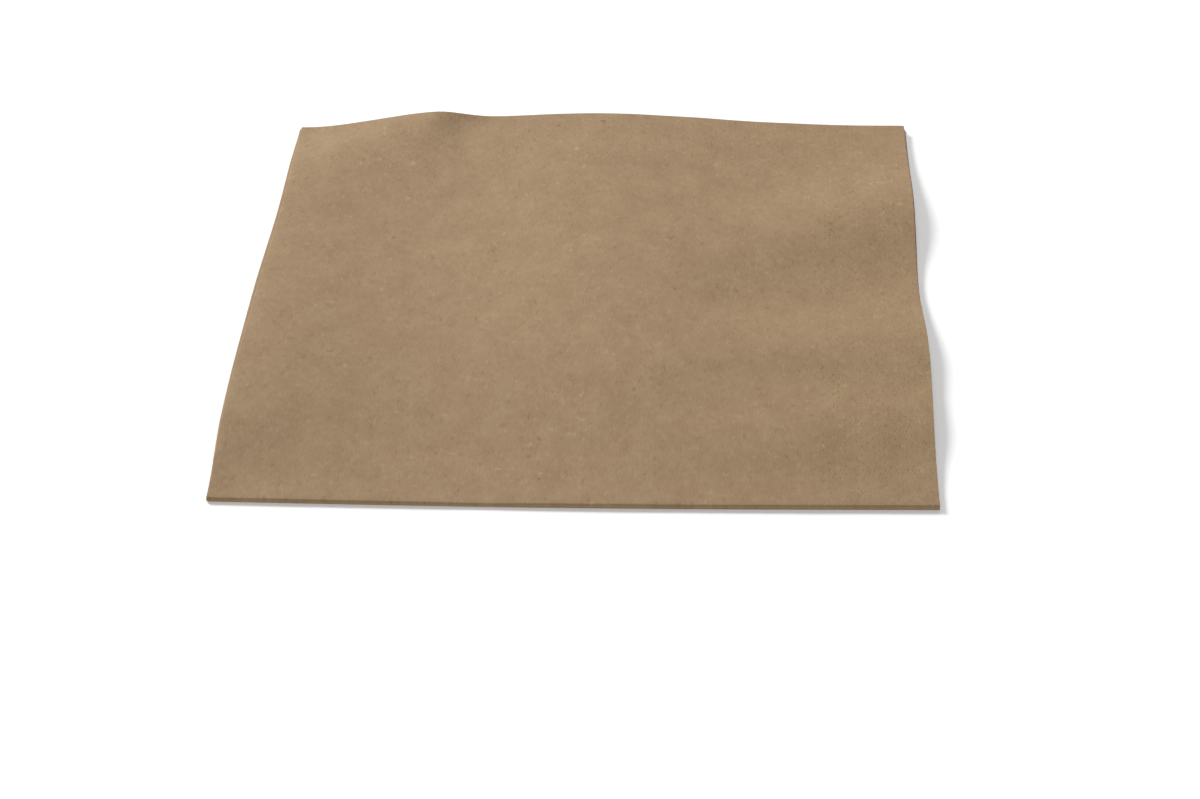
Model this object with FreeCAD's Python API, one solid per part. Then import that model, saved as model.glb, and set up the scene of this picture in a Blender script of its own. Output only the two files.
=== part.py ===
import FreeCAD, Part
import math
import os

# Sheet and paper, in millimetres
width = 165.0
depth = 165.0
paper = 0.27
fold_gap = 0.08
corner_opening = 0.14
edge_opening = 0.05

# Outline seen from above: the folds bow a little and the cut edges wander
left_hollow = 0.8
left_bulge = 0.5
front_bow = 0.8
lower_fold_peek = 0.7
lower_half_skew = 0.5
second_layer_right_trim = -0.5
second_layer_back_trim = 0.8
fourth_layer_back_trim = -0.6
right_bulge_rear = 0.15
right_bulge_front = 0.7
right_hollow = -0.3
back_wander = 0.3
rear_left_inset = 1.4

# Where each bow of an edge is and how far it reaches, as shares of the depth
left_hollow_span = (0.25, 0.16)
left_bulge_span = (0.85, 0.20)
right_rear_span = (0.21, 0.12)
right_front_span = (0.68, 0.13)
right_hollow_span = (0.46, 0.08)
# The back edge: reach of its inset, as a share of the width, and half waves of its wander
rear_left_inset_reach = 0.12
back_half_waves = 3.0
# The trims at the right edge grow with this power of the way from the left fold
trim_power = 6
# Where the layers open, as shares of the width and the depth
opening_right_start = 0.55
opening_back_end = 0.45
opening_left_end = 0.25

# Waves of the lying sheet: heights above the table
corner_ridge_height = 3.0
corner_ridge_left_height = 1.2
corner_ridge_outer_width = 13.0
corner_ridge_inner_width = 7.0
corner_ridge_inside_width = 22.0
main_swell_height = 3.8
main_swell_rear_width = 45.0
main_swell_front_width = 32.0
left_swell_height = 2.3
left_swell_width = 30.0
left_wave_height = 2.0
left_wave_back_width = 50.0
left_wave_front_width = 17.0
rear_wave_height = 3.4
rear_wave_width = 23.0
middle_wave_height = 2.6
middle_wave_width = 18.0
front_wave_height = 2.0
front_wave_width = 15.5

# Lines of the waves in plan, as shares of the width and the depth
corner_ridge_back_end = 0.225
corner_ridge_left_end = 0.20
corner_ridge_widening = 4.0  # its inner side is at full width after a quarter of the way
main_swell_middle = 0.50
main_swell_lean = 0.085
main_swell_narrow_end = 0.4
main_swell_fade = (0.55, 0.96)
left_swell_middle = 0.50
left_swell_reach = 0.36
left_wave_reach = 0.2
# Where a line crosses the left fold and how it slants, then from where to where its wave rises
left_wave_line = (0.82, -0.21)
rear_wave_line = (0.57, -0.31)
rear_wave_rise = (0.53, 0.93)
middle_wave_line = (0.79, -0.16)
middle_wave_rise = (0.46, 0.86)
front_wave_line = (0.965, -0.16)
front_wave_rise = (0.50, 0.88)
# The rear left corner and the front fold lie on the table
corner_droop_reach = 0.07
front_fold_start = 0.91

# Where the spans of the curves end, closer together where the waves are sharp
knots_across = [0.0, 0.16, 0.32, 0.47, 0.60, 0.70, 0.79, 0.88, 1.0]
knots_along = [0.0, 0.08, 0.17, 0.27, 0.38, 0.49, 0.59, 0.68, 0.78, 0.89, 1.0]
left_strips = 3
front_strips = 6


def bell(distance, width):
    return math.exp(-((distance / width) ** 2))


def step(value, start, end):
    share = (value - start) / (end - start)
    share = max(0.0, min(1.0, share))
    return share * share * (3.0 - 2.0 * share)


def arch(value):
    return math.sin(math.pi * max(0.0, min(1.0, value)))


def line_place(a, b, first, last):
    """Distance beside a line in plan, and the share of the way along it."""
    run_a = (last[0] - first[0]) * width
    run_b = (last[1] - first[1]) * depth
    length = math.hypot(run_a, run_b)
    from_a = a - first[0] * width
    from_b = b - first[1] * depth
    along = (from_a * run_a + from_b * run_b) / (length * length)
    beside = (from_a * run_b - from_b * run_a) / length
    return beside, along


def slant_place(a, b, line):
    """Distance in front of a line that slants across the napkin."""
    return b - depth * (line[0] + line[1] * a / width)


def right_wave(a, b, height, reach, line, rise):
    """Wave that runs in aslant from the right cut edge."""
    share = step(a, rise[0] * width, rise[1] * width)
    return height * share * bell(slant_place(a, b, line), reach)


def wave_height(a, b):
    """Height of the underside at a from the left fold and b from the back edge."""
    # Ridge that cuts off the rear left corner
    beside, along = line_place(a, b, (corner_ridge_back_end, 0.0), (0.0, corner_ridge_left_end))
    crest = corner_ridge_height + (corner_ridge_left_height - corner_ridge_height) * along
    spread = corner_ridge_inside_width - corner_ridge_inner_width
    widening = max(0.0, min(1.0, corner_ridge_widening * along))
    inner_reach = corner_ridge_inner_width + spread * widening
    reach = inner_reach if beside > 0.0 else corner_ridge_outer_width
    ridge = max(0.0, crest) * bell(beside, reach)
    # Broad swell from the middle of the back edge towards the front
    middle = width * (main_swell_middle + main_swell_lean * b / depth)
    narrowing = main_swell_front_width - main_swell_rear_width
    narrowing *= step(b, 0.0, main_swell_narrow_end * depth)
    swell = main_swell_height * bell(a - middle, main_swell_rear_width + narrowing)
    swell *= 1.0 - step(b, main_swell_fade[0] * depth, main_swell_fade[1] * depth)
    # The left fold springs up along its middle, with a short wave before its front end
    beyond = b - left_swell_middle * depth
    sides = left_swell_height * bell(a, left_swell_width) * bell(beyond, left_swell_reach * depth)
    beyond = slant_place(a, b, left_wave_line)
    reach = left_wave_front_width if beyond > 0.0 else left_wave_back_width
    sides += left_wave_height * bell(a, left_wave_reach * width) * bell(beyond, reach)
    # Three waves run in aslant from the right cut edge
    for height, reach, line, rise in (
        (rear_wave_height, rear_wave_width, rear_wave_line, rear_wave_rise),
        (middle_wave_height, middle_wave_width, middle_wave_line, middle_wave_rise),
        (front_wave_height, front_wave_width, front_wave_line, front_wave_rise),
    ):
        sides += right_wave(a, b, height, reach, line, rise)
    # The rear left corner and the front fold lie on the table
    corner = 1.0 - bell(math.hypot(a, b), corner_droop_reach * width)
    front_fold = 1.0 - step(b, front_fold_start * depth, depth)
    return (ridge + swell + sides * front_fold) * corner


def layer_pitch(a, b):
    """Distance from one layer to the next, wider towards the open corner."""
    open_right = step(a, opening_right_start * width, width)
    open_back = 1.0 - step(b, 0.0, opening_back_end * depth)
    open_back *= step(a, 0.0, opening_left_end * width)
    opening = corner_opening * open_right * open_back + edge_opening * max(open_right, open_back)
    return paper + fold_gap + opening


def bow(b, size, span):
    """Bow of an edge, with its middle and its reach as shares of the depth."""
    return size * bell(b - span[0] * depth, span[1] * depth)


def left_edge(b):
    return bow(b, left_hollow, left_hollow_span) - bow(b, left_bulge, left_bulge_span)


def right_edge(b):
    wander = bow(b, right_bulge_rear, right_rear_span)
    wander += bow(b, right_bulge_front, right_front_span)
    wander += bow(b, right_hollow, right_hollow_span)
    return width + wander


def front_edge(a):
    return depth + front_bow * arch(a / width)


def back_edge(a):
    wander = back_wander * math.sin(back_half_waves * math.pi * a / width)
    return wander + rear_left_inset * bell(a, rear_left_inset_reach * width)


# The paper runs flat, round a fold in narrow strips, and flat again
arc_left = math.pi * 0.5 * (paper + fold_gap)
arc_front = math.pi * (paper + fold_gap)


def stretches(flat, shares, arc, strips):
    """Each stretch along the paper: the places of its poles, its knots and its degree."""
    knots = [flat * share for share in shares]
    padded = [0.0] * 3 + knots + [flat] * 3
    places = [sum(padded[index + 1:index + 4]) / 3.0 for index in range(len(knots) + 2)]
    found = [(places, knots, 3)]
    for index in range(strips):
        low = flat + arc * index / strips
        high = flat + arc * (index + 1) / strips
        found.append(([low, high], [0.0, 1.0], 1))
    end = 2.0 * flat + arc
    back = [flat - knot for knot in reversed(knots)]
    found.append(([end - place for place in reversed(places)], back, 3))
    return found


def fold_place(place, flat, arc):
    """Share of the flat stretch, angle round the fold, and share of the way to the lower half."""
    if place <= flat:
        return place / flat, 0.0, 0.0
    if place >= flat + arc:
        return (2.0 * flat + arc - place) / flat, math.pi, 1.0
    share = (place - flat) / arc
    return 1.0, math.pi * share, share


def pole(across, along, face):
    """One pole. face is 1 on the outside of the left fold and -1 on its inside."""
    flat_share, turn, inner = fold_place(across, width, arc_left)
    path_share, path_turn, lower = fold_place(along, depth, arc_front)
    # First guess of the place in plan, enough to read the edges and the pitch
    rough_a = width * (1.0 - flat_share)
    rough_b = depth * path_share
    pitch = layer_pitch(rough_a, rough_b)
    half = 0.5 * pitch + face * 0.5 * paper
    radius = pitch + half * math.cos(turn)
    largest = 1.5 * pitch + 0.5 * paper
    # Back to front
    skew = second_layer_back_trim * inner * (1.0 - lower) + fourth_layer_back_trim * (1.0 - inner) * lower
    start = back_edge(rough_a) + skew * (1.0 - flat_share)
    centre = front_edge(rough_a) - largest
    b = start + path_share * (centre - start) + radius * math.sin(path_turn)
    # Left to right
    away = 1.0 - min(1.0, max(0.0, b / depth))
    left = left_edge(b) - lower * (lower_fold_peek * arch(b / depth) + lower_half_skew * away)
    begin = left + 0.5 * pitch + 0.5 * paper
    right = right_edge(b)
    a = begin + (1.0 - flat_share) * (right - begin) - half * math.sin(turn)
    trim = second_layer_right_trim * inner + lower_half_skew * lower * away
    a += trim * (1.0 - flat_share) ** trim_power
    wave = wave_height(min(width, max(0.0, a)), min(depth, max(0.0, b)))
    height = wave + largest + radius * math.cos(path_turn)
    return FreeCAD.Vector(a - width / 2.0, depth / 2.0 - b, height)


def surface(grid, across, along):
    """Face on a grid of poles, with the knots and degree of each direction."""
    mults = []
    for _, knots, degree in (across, along):
        mults.append([degree + 1] + [1] * (len(knots) - 2) + [degree + 1])
    made = Part.BSplineSurface()
    made.buildFromPolesMultsKnots(
        grid, mults[0], mults[1], across[1], along[1], False, False, across[2], along[2]
    )
    return made.toShape()


def build_napkin():
    faces = []
    thick = ([1.0, -1.0], [0.0, 1.0], 1)
    around = stretches(width, knots_across, arc_left, left_strips)
    ahead = stretches(depth, knots_along, arc_front, front_strips)
    # Outer and inner face of the paper
    for across in around:
        for along in ahead:
            for face in thick[0]:
                grid = [[pole(u, v, face) for v in along[0]] for u in across[0]]
                faces.append(surface(grid, across, along))
    # Cut edges along the right side
    for end in (around[0][0][0], around[-1][0][-1]):
        for along in ahead:
            grid = [[pole(end, v, face) for face in thick[0]] for v in along[0]]
            faces.append(surface(grid, along, thick))
    # Cut edges along the back
    for end in (ahead[0][0][0], ahead[-1][0][-1]):
        for across in around:
            grid = [[pole(u, end, face) for face in thick[0]] for u in across[0]]
            faces.append(surface(grid, across, thick))
    solid = Part.Solid(Part.Shell(faces))
    if solid.Volume < 0:
        solid.reverse()
    return solid


# The origin lies under the middle of the napkin, at the height of the table
napkin = build_napkin()
box = napkin.optimalBoundingBox()
shift = FreeCAD.Vector(-box.Center.x, -box.Center.y, -box.ZMin)
napkin.translate(shift)
print("valid", napkin.isValid(), "closed", napkin.isClosed(), "volume", round(napkin.Volume, 1))
print("size", round(box.XLength, 2), round(box.YLength, 2), round(box.ZLength, 2))
print("shift", [round(value, 3) for value in shift])
os.makedirs("parts", exist_ok=True)
napkin.exportStep("parts/napkin.step")
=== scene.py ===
import math

import bpy
import numpy as np
from mathutils import Matrix, Vector


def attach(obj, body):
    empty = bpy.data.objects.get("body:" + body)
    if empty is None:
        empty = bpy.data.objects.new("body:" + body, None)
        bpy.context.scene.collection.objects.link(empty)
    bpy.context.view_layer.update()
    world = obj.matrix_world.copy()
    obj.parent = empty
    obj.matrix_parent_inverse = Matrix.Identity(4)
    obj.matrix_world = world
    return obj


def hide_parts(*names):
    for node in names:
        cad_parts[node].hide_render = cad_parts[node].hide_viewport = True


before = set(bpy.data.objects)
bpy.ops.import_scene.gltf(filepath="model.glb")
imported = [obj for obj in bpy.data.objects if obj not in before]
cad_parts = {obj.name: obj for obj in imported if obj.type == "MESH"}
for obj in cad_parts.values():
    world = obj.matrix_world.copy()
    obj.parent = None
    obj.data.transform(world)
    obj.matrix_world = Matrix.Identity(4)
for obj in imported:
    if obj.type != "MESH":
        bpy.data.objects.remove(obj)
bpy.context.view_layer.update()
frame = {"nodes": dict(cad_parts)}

mm = 0.001
print("frame loaded:", ", ".join(frame["nodes"]))

# The folded sheet, in millimetres: a runs from the left fold, b from the back edge
napkin = {
    "width": 165.0,
    "depth": 165.0,
    "paper": 0.27,
    "foldGap": 0.08,
    "cornerOpening": 0.14,
    "edgeOpening": 0.05,
    "openingRightStart": 0.55,  # shares of the width and the depth
    "openingBackEnd": 0.45,
    "openingLeftEnd": 0.25,
    "leftHollow": 0.8,
    "leftHollowSpan": (0.25, 0.16),  # middle and reach of the bow, as shares of the depth
    "leftBulge": 0.5,
    "leftBulgeSpan": (0.85, 0.20),
    "rightBulgeRear": 0.15,
    "rightBulgeRearSpan": (0.21, 0.12),
    "rightBulgeFront": 0.7,
    "rightBulgeFrontSpan": (0.68, 0.13),
    "rightHollow": -0.3,
    "rightHollowSpan": (0.46, 0.08),
    "frontBow": 0.8,
    "backWander": 0.3,
    "backHalfWaves": 3.0,
    "rearLeftInset": 1.4,
    "rearLeftInsetReach": 0.12,  # share of the width
    "lowerFoldPeek": 0.7,
    "lowerHalfSkew": 0.5,
    "secondLayerRightTrim": -0.5,
    "secondLayerBackTrim": 0.8,
    "fourthLayerBackTrim": -0.6,
    "trimPower": 6,
    "centreShift": (0.096, 0.089),
    "flatLines": 84,  # lines of points along a flat stretch
    "closerLines": 0.25,  # how much they crowd at the cut edge and at the fold
    "leftFoldLines": 8,
    "frontFoldLines": 10,
    "sharpAngle": 50.0,
}

# Heights of the waves over the table, and how wide they are, in millimetres
waves = {
    "cornerRidge": 3.0,
    "cornerRidgeLeft": 1.2,
    "cornerRidgeOuterWidth": 13.0,
    "cornerRidgeInnerWidth": 7.0,
    "cornerRidgeInsideWidth": 22.0,
    "mainSwell": 3.8,
    "mainSwellRearWidth": 45.0,
    "mainSwellFrontWidth": 32.0,
    "leftSwell": 2.4,
    "leftSwellWidth": 28.0,
    "leftWave": 2.3,
    "leftWaveBackWidth": 50.0,
    "leftWaveWidth": 15.5,
    "rearWave": 3.4,
    "rearWaveWidth": 19.5,
    "middleWave": 2.6,
    "middleWaveWidth": 17.0,
    "frontWave": 2.1,
    "frontWaveWidth": 13.5,
}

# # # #

Please return, exactly as they appear, the lines starting at the one that contains "# The origin" and ending at the one that contains "in imported if".

# The origin lies under the middle of the napkin, at the height of the table
napkin = build_napkin()
box = napkin.optimalBoundingBox()
shift = FreeCAD.Vector(-box.Center.x, -box.Center.y, -box.ZMin)
napkin.translate(shift)
print("valid", napkin.isValid(), "closed", napkin.isClosed(), "volume", round(napkin.Volume, 1))
print("size", round(box.XLength, 2), round(box.YLength, 2), round(box.ZLength, 2))
print("shift", [round(value, 3) for value in shift])
os.makedirs("parts", exist_ok=True)
napkin.exportStep("parts/napkin.step")
=== scene.py ===
import math

import bpy
import numpy as np
from mathutils import Matrix, Vector


def attach(obj, body):
    empty = bpy.data.objects.get("body:" + body)
    if empty is None:
        empty = bpy.data.objects.new("body:" + body, None)
        bpy.context.scene.collection.objects.link(empty)
    bpy.context.view_layer.update()
    world = obj.matrix_world.copy()
    obj.parent = empty
    obj.matrix_parent_inverse = Matrix.Identity(4)
    obj.matrix_world = world
    return obj


def hide_parts(*names):
    for node in names:
        cad_parts[node].hide_render = cad_parts[node].hide_viewport = True


before = set(bpy.data.objects)
bpy.ops.import_scene.gltf(filepath="model.glb")
imported = [obj for obj in bpy.data.objects if obj not in before]
cad_parts = {obj.name: obj for obj in imported if obj.type == "MESH"}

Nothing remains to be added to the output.